# Short exercise:
Output all of the data below exactly as given.
## begin Dataset extract
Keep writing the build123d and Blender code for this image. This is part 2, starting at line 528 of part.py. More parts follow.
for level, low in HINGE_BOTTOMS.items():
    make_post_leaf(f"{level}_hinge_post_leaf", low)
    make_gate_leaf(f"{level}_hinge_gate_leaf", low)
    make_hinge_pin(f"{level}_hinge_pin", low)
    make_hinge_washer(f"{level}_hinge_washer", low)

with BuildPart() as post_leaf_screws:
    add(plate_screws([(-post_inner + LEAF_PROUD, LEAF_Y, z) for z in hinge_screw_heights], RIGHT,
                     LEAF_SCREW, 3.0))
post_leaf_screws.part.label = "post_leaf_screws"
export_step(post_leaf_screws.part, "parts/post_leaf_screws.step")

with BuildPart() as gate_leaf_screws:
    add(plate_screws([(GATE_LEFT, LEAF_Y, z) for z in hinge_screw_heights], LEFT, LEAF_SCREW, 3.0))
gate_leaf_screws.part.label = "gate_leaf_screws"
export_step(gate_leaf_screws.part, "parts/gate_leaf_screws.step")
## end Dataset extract
# Complete answer:
Keep writing the build123d and Blender code for this image. This is part 2, starting at line 528 of part.py. More parts follow.
for level, low in HINGE_BOTTOMS.items():
    make_post_leaf(f"{level}_hinge_post_leaf", low)
    make_gate_leaf(f"{level}_hinge_gate_leaf", low)
    make_hinge_pin(f"{level}_hinge_pin", low)
    make_hinge_washer(f"{level}_hinge_washer", low)

with BuildPart() as post_leaf_screws:
    add(plate_screws([(-post_inner + LEAF_PROUD, LEAF_Y, z) for z in hinge_screw_heights], RIGHT,
                     LEAF_SCREW, 3.0))
post_leaf_screws.part.label = "post_leaf_screws"
export_step(post_leaf_screws.part, "parts/post_leaf_screws.step")

with BuildPart() as gate_leaf_screws:
    add(plate_screws([(GATE_LEFT, LEAF_Y, z) for z in hinge_screw_heights], LEFT, LEAF_SCREW, 3.0))
gate_leaf_screws.part.label = "gate_leaf_screws"
export_step(gate_leaf_screws.part, "parts/gate_leaf_screws.step")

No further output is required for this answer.